◆ **Exercise brief**
Only the lines from the start up to and including the line containing "stub stands. The" should be repeated, word for word.

◆ **Data lines**
• • • •

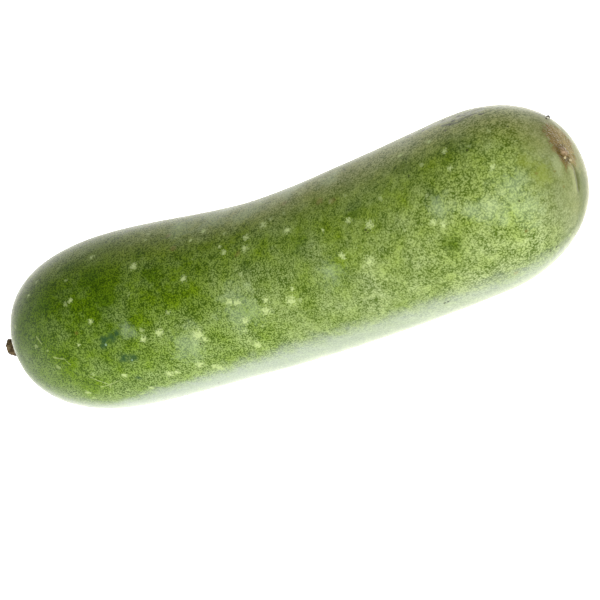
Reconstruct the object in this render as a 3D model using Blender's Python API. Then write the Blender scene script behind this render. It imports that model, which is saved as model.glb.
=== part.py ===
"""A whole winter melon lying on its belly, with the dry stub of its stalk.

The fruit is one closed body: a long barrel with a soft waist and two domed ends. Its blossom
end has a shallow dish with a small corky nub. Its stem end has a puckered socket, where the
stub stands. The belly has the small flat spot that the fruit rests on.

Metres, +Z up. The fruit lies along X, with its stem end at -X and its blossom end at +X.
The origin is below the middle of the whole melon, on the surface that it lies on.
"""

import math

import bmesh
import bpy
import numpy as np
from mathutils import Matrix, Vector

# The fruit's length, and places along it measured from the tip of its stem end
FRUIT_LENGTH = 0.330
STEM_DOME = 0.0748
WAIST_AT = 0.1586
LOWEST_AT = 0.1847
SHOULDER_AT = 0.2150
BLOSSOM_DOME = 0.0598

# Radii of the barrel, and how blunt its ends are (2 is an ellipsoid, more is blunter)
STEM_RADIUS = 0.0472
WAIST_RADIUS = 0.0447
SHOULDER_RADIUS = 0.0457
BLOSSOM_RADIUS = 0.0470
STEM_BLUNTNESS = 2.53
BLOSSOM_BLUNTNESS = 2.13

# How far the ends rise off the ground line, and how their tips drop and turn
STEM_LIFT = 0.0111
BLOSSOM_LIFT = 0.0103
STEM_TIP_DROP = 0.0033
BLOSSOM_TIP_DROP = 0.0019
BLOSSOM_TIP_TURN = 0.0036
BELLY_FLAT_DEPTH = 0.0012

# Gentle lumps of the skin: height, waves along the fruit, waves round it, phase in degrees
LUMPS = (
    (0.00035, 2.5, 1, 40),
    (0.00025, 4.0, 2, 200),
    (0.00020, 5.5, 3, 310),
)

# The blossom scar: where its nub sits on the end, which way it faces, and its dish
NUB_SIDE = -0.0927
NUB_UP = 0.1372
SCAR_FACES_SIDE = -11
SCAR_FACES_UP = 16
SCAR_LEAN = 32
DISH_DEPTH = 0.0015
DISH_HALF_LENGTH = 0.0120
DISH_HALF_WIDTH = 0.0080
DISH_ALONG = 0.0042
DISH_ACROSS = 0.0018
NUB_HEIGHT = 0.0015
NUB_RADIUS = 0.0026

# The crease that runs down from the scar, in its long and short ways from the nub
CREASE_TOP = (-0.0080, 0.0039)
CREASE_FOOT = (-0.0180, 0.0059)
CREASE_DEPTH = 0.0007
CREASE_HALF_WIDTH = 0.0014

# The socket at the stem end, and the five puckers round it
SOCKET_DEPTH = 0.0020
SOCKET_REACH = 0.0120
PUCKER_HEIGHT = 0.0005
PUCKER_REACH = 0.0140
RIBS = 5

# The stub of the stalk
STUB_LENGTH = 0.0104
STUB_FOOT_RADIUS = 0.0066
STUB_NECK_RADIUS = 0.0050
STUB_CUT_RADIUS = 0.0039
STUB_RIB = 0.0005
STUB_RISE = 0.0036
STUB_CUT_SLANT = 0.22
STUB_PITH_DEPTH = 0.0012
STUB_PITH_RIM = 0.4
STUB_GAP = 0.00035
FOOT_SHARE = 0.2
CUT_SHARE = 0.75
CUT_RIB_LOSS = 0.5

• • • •

◆ **Answer to this problem**
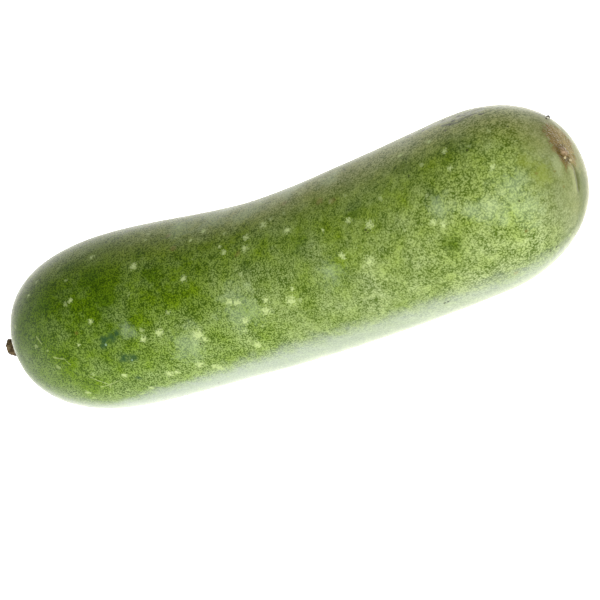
Reconstruct the object in this render as a 3D model using Blender's Python API. Then write the Blender scene script behind this render. It imports that model, which is saved as model.glb.
=== part.py ===
"""A whole winter melon lying on its belly, with the dry stub of its stalk.

The fruit is one closed body: a long barrel with a soft waist and two domed ends. Its blossom
end has a shallow dish with a small corky nub. Its stem end has a puckered socket, where the
stub stands. The belly has the small flat spot that the fruit rests on.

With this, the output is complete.